Federer Nadal dışında kimseye Grand Slam finallerinde yenilmemişti Amerika Açık'a kadar. Pek çok açıdan ilkleri barındıran bu maç, sezonun en önemli sonuçlarından biriydi şüphesiz.

3- Amerika Açık 4. tur / Marin Cilic def. Andy Murray 7-5, 6-2, 6-2

Bu skor, yıl boyu her turnuvada Murray'i favori gösteren kesimleri şaşırtmış olmalı, beni o kadar da şaşırtmadı. Cilic, çıkış yapmasını beklediğim bir oyuncuydu. Önümüzdeki yıllarda şaşırtıcı pek çok sonuç alacağını tahmin ediyorum; umarım Cilic, Gulbis gibi hayal kırıklığına uğratmaz beni.

Cilic'in oynadığı, Murray'nin bu dominasyona maç boyu bir çare bulamadığı bir maçtı. Bu sonuçla Cilic, Top 3'teki oyunculara karşı ilk galibiyetini almış ve ilk çeyrek finaline yükselmişti. Murray ise 2 numaralı seribaşı olarak katıldığı bu turnuvada da beklentileri karşılayamadan ayrılmıştı.

4- Roland Garros 3.tur / Philipp Kohlschreiber def. Novak Djokovic 6-4, 6-4, 6-4

Djokovic, çok iyi geçirdiği toprak kort sezonu sonrası büyük umutlarla gelmişti Fransa'ya. Monte Carlo ve Roma'da finale, Madrid'de de yarı finale yükselen Djokovic, her üç turnuvada da Nadal'a yenilmişti. Belgrad'daki turnuvayı ise kazanmıştı.

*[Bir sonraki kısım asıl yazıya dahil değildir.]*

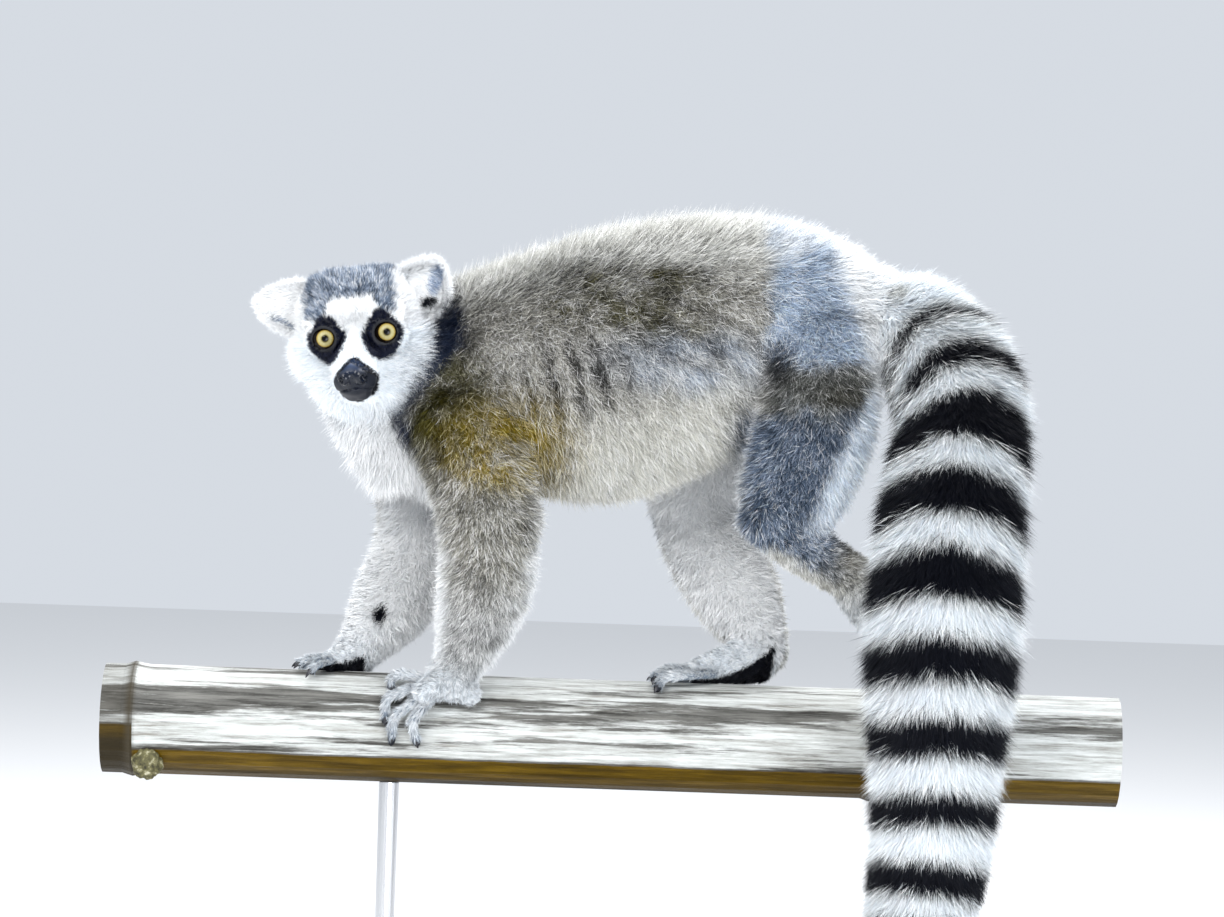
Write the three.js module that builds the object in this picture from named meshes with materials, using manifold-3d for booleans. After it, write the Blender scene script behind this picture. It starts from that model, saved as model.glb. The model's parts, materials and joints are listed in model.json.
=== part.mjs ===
// A life-size standing model of a ring-tailed lemur that walks along a cut length of bamboo, with its
// head turned over its left side and its tail hanging down in front of the cane. Each solid is the
// outer form of the animal out to the tips of its coat. Millimetres; +Z up; the lemur faces -X and its
// left side faces -Y; the origin is the middle of the underside of the stand's base.
import * as THREE from "three";
import { mergeVertices } from "three/addons/utils/BufferGeometryUtils.js";
import Module from "manifold-3d";

const wasm = await Module();
wasm.setup();

// ---------------------------------------------------------------- driving dimensions
const GAP = 0.5; // air between neighbouring solids
const SIMPLER = 0.2; // how far a surface may move where slivers are dropped
const CANE_LEVEL = 285; // height of the bamboo's axis
const CANE_RADIUS = 33;
const CANE_START = -322;
const CANE_END = 287;
const CANE_BORE = 26; // radius of the hollow inside
const END_HOLLOWS = [14, 40]; // how far the cane is hollow at its start and at its end
const CANE_NODES = [-302, 141]; // where the nodes of the bamboo stand out
const NODE_RISE = 1.8;
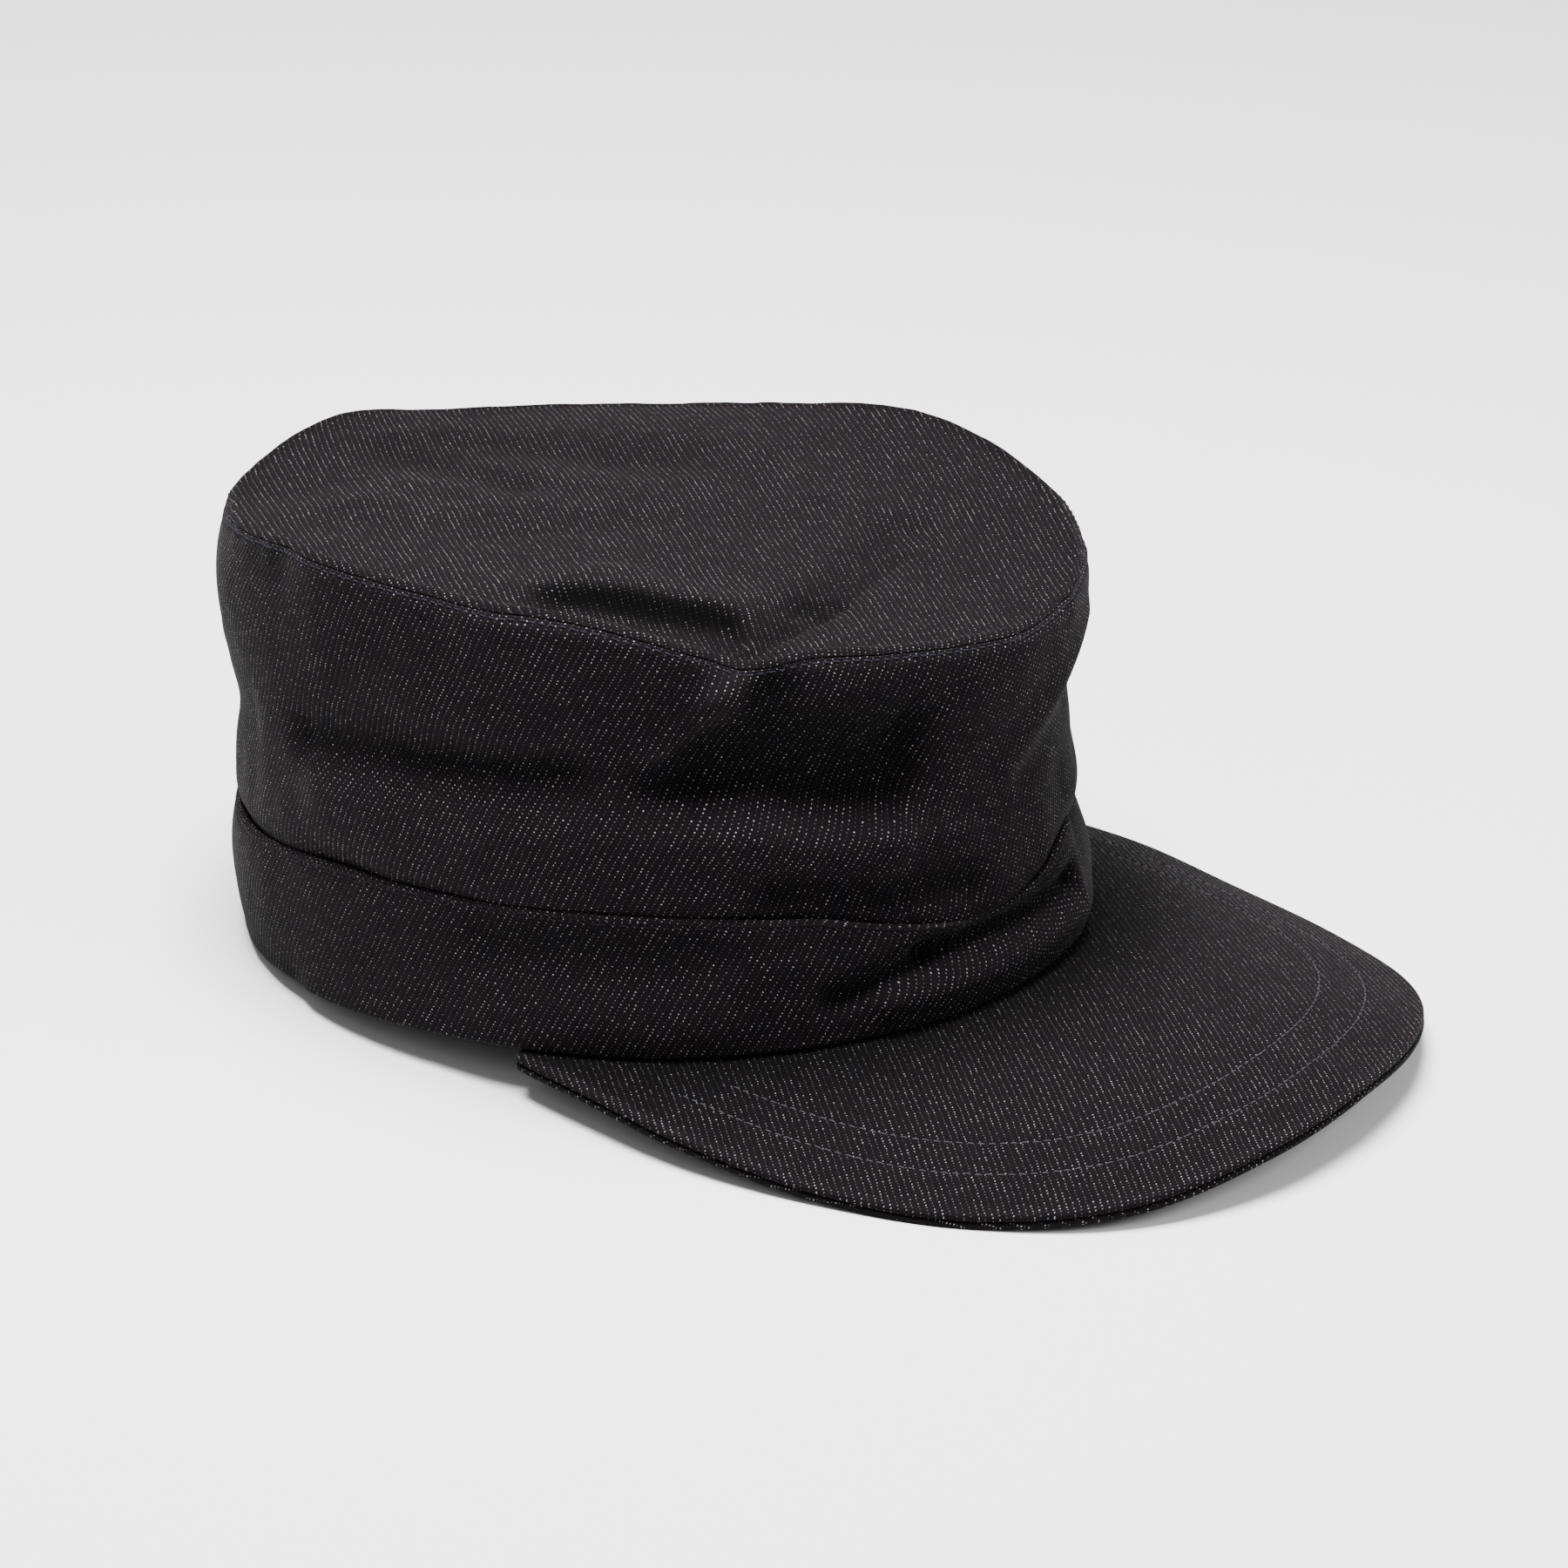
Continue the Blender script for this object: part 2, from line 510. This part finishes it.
def denimFinish(name, fleckLight, tone, reverse=False):
    f = Finish(name)
    cloth = f.add("ShaderNodeUVMap", {"uv_map": "cloth"})
    u = f.add("ShaderNodeSeparateXYZ", {}, {"Vector": cloth}, 0)
    v = f.add("ShaderNodeSeparateXYZ", {}, {"Vector": cloth}, 1)
    # the yarns stray a little from yarn to yarn, and less over wide stretches
    stray = f.noise(f.vector(u, v * 0.25), 0.9, 2, 0.6) - 0.5
    strayAcross = f.noise(f.vector(u * 0.3, v, 7.0), 0.7, 2, 0.5) - 0.5
    drift = f.noise(f.vector(u, v, 15.0), 0.03, 1, 0.5) - 0.5
    u = u + stray * (denim["wander"] * 2) + drift * 1.2
    v = v + strayAcross * (denim["wander"] * 2)
    picks = v / denim["pickPitch"]
    pick = picks.floor()
    inPick = picks - pick - 0.5
    ends = u / denim["endPitch"] - pick
    repeats = ends / denim["endsInRepeat"] + 0.5
    repeat = repeats.floor()
    inEnds = (repeats - repeat - 0.5) * denim["endsInRepeat"]
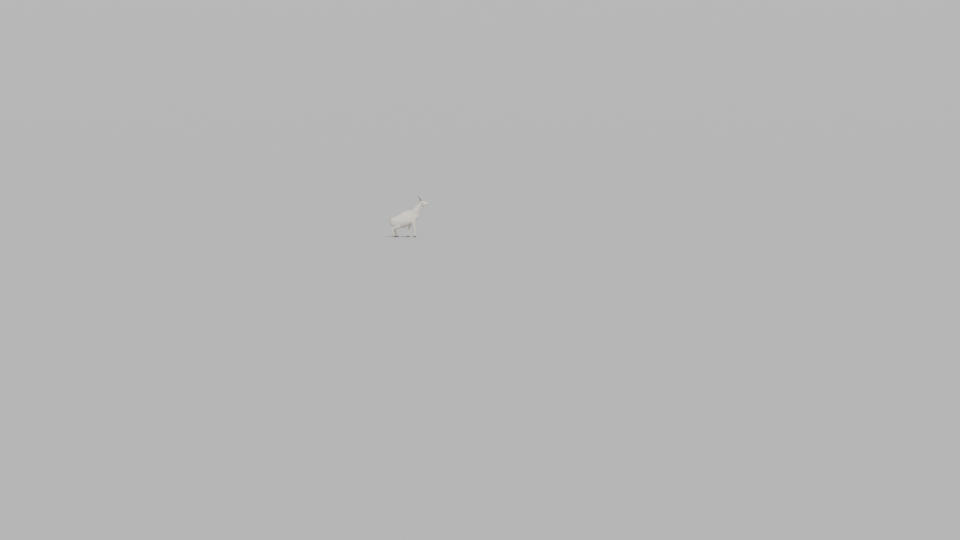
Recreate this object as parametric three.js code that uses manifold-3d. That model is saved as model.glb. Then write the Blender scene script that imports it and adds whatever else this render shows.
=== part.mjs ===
// A mountain goat at life size, standing with its hindquarters lowered. Millimetres, +Z up.
// The goat faces -Y, its left side is +X, and its hooves stand on Z = 0.
// Every form is given out to the tips of the short summer coat.

import * as THREE from 'three';
import { mergeVertices } from 'three/addons/utils/BufferGeometryUtils.js';
import Module from 'manifold-3d';

const wasm = await Module();
wasm.setup();

// Driving sizes

const GAP = 0.3; // clear space between neighbouring pieces
const LEFT = 1;
const RIGHT = -1;
const FLOOR = 0;

// The head's own axis starts at the back of the skull and runs level to the nose, then it is
// turned down by the pitch.
const HEAD = { forward: 150, up: 1165, pitch: THREE.MathUtils.degToRad(5) };
const EYE = { radius: 18, forward: 132, side: 50.5, up: 28 };
const HORN = {
  length: 235,
  baseRadius: 20,
  tipRadius: 4,
  forward: 74,
  side: 25,
  up: 50,
  leanAtBase: THREE.MathUtils.degToRad(22),
  leanAtTip: THREE.MathUtils.degToRad(58),
  splay: 0.13, // how far it spreads for each unit of its length
  sections: 8,
};
const EAR = {
  length: 130,
  halfWidth: 28,
  halfThickness: 10.5,
  forward: 42,
  side: 40,
  up: 30,
  back: 0.42, // these three give the way it points
  out: 0.76,
  rise: 0.5,
  hollowShare: 0.76, // the hollow's size as a share of the ear's
  hollowShift: 11, // and how far the hollow stands ahead of the ear's middle
  hollowFrom: 3, // the section where it begins
  sections: 7,
};

const CLAW_SPREAD = 17.5; // from the middle of a foot to the middle of each toe
const CORONET = { height: 40, slope: THREE.MathUtils.degToRad(14) };
const DEWCLAW = {
  wide: 9,
  deep: 10,
  tall: 16,
  spread: 15,
  behind: 25,
  height: 70,
  tilt: THREE.MathUtils.degToRad(-24),
};

const FORE_SIDE = 88; // from the middle line to each fore hoof
const HIND_SIDE = 96;
const HIND_HOOF = -656;
const HIND_PASTERN = -687; // where the hind leg's line is at its dewclaws
const STEP_TOP = 620; // above this height the step of a hind leg moves nothing
const STEP_RATE = 1.6; // how soon below it the whole step is reached

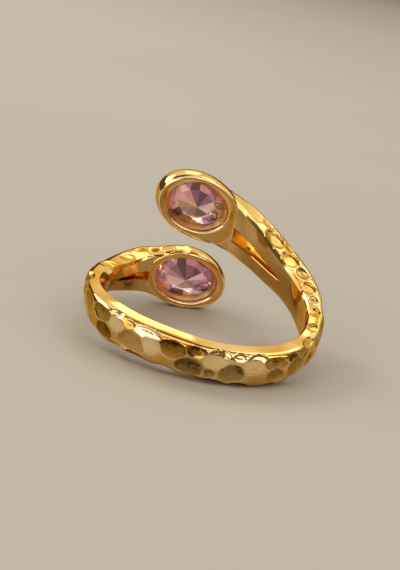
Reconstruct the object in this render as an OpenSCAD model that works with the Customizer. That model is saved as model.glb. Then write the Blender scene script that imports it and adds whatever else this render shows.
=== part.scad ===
// Adjustable open ring: a hammered band whose two arms pass each other and
// end in oval heads, each with one oval cut stone. Millimetres, +Z up, lying
// as it rests by itself, with the heads towards +Y. Angles around the finger
// are 0 at the middle of the band and reach 180 at the heads, the upper arm on
// the plus side. Depths in a head are counted outwards from the finger hole.

/* [Band] */
// Inside diameter, a middle ring size
inner_diameter = 17.2; // [16.8:0.1:17.8]
// Wall thickness, as a share of the one in the photo
wall_share = 1; // [0.9:0.01:1.1]
// Width of the smooth flank beside the finger hole
flank_width = 0.55; // [0.4:0.05:0.7]
// Bevel along both inner edges at the middle of the band
edge_bevel = 0.18; // [0.1:0.01:0.22]
// How far the arms lean out from the round hole near the heads
arm_flare = 0.75; // [0.6:0.05:0.9]

/* [Hammering] */
// Depth of a dent, as a share of its radius
dent_share = 0.2; // [0.1:0.01:0.26]
// Angle between two dents of one row
dent_pitch = 13; // [10:1:18]

/* [Heads] */
// Length of a head along the arm
head_length = 7.4; // [7.2:0.1:7.6]
// Width of a head across the arm
head_width = 5.45; // [5.3:0.05:5.6]
// Depth of a head from its inner face to its lip
head_depth = 2.6; // [2.5:0.05:2.7]
// Width of the upper arm's slot at the head
slot_width = 1.3; // [1:0.05:1.4]
// Depth of the slot
slot_depth = 1; // [0.6:0.05:1.2]

/* [Stones] */
// Length of a stone at its girdle
stone_length = 5.9; // [5.7:0.1:6]
// Width of a stone at its girdle
stone_width = 4.4; // [4.2:0.1:4.5]
// Gap between a stone and its seat
stone_gap = 0.04; // [0.02:0.01:0.06]

/* [Hidden] */

bore_r = inner_diameter / 2;
core_r = bore_r + flank_width;

// Shape of the band at every 30 degrees around the finger
ANGLE = 0;
MIDDLE = 1;
HALF_WIDTH = 2;
WALL = 3;
BEVEL = 4;
// angle, height of the middle, half of the width, wall at the crest, and the
// inner edges' bevel as a share of the one at the middle of the band
SECTIONS = [
    [-180, -2.61, 2.87, 2.6, 1.1],
    [-150, -2.2, 1.68, 2.7, 1.1],
    [-120, -1, 1.23, 2, 1.7],
    [-90, -0.04, 1.24, 1.52, 2.3],
    [-60, 0.4, 1.52, 1.88, 1.5],
    [-30, 0.55, 1.55, 1.75, 1],
    [0, 0.1, 1.56, 1.8, 1],
    [30, -0.38, 1.5, 1.82, 1],
    [60, -0.66, 1.31, 1.42, 1.1],
    [90, -0.67, 1.59, 1.83, 1.1],
    [120, 0.28, 1.68, 2.68, 1.6],
    [150, 1.97, 2.32, 3.1, 1.9],
    [180, 4.45, 2.8, 2.6, 1.5]
];
section_step = 30;
last_section = len(SECTIONS) - 1;

// angle, height of the centre, slope of the long axis, side of the arm along
// that axis, how much further the head reaches on that side, how full its
// lower corner is there (1 is an oval, less is fuller), and how deep the arm's
// inner face meets it
HEADS = [
    [182.6, 4.62, 24, -1, 0.55, 0.67, 0.25],
    [-178.7, -2.74, 15.5, 1, 0, 0.9, 0.08]
];
HEIGHT = 1;
SLOPE = 2;
ARM_SIDE = 3;
REACH = 4;
CORNER = 5;
ARM_INSET = 6;
UPPER = 0;
LOWER = 1;

// The slots, each from its tip to its wide end at the head:
// angle and height at the tip, angle and height at the head, share of the
// width, and how far it bows up between
SLOTS = [
    [123.7, 0.35, 160, 2.3, 1, -0.17],
    [-123, -1.25, -157, -2.55, 0.65, 0.03]
];
TIP_ANGLE = 0;
TIP_HEIGHT = 1;
END_ANGLE = 2;
END_HEIGHT = 3;
WIDTH_SHARE = 4;
BOW = 5;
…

2008 yılında Roland Garros'ta yine Nadal'a 3 sette yenilmiş olsa da çok iyi bir mücadele ortaya koymuştu. Bu yılın da önemli finalist adayları arasındaydı Nole. En az yarı final göreceğini düşünüyordum ben de ama beklenmedik şekilde 3. turda veda etti tunuvaya.


5- Rogers Cup çeyrek finali / Jo-Wilfried Tsonga def. Roger Federer 7-6(5), 1-6, 7-6(3)

Federer'in son sette 5-1 öndeyken üstün bir çaba göstererek kaybetmeyi becerdiği maç. İlk seti tiebreakte kaybettikten sonra 2.seti 6-1 alan ve 3. sette de 5-1'i bulan, yani son 13 oyunun 11'ini kazanan Federer'in 1 servis oyununa tutunamayıp tiebreakte de varlık gösteremeyip kaybetmesi fazlasıyla şaşırtıcıydı. Federer'in de maç sonrası belirttiği gibi "It's never over until it's over."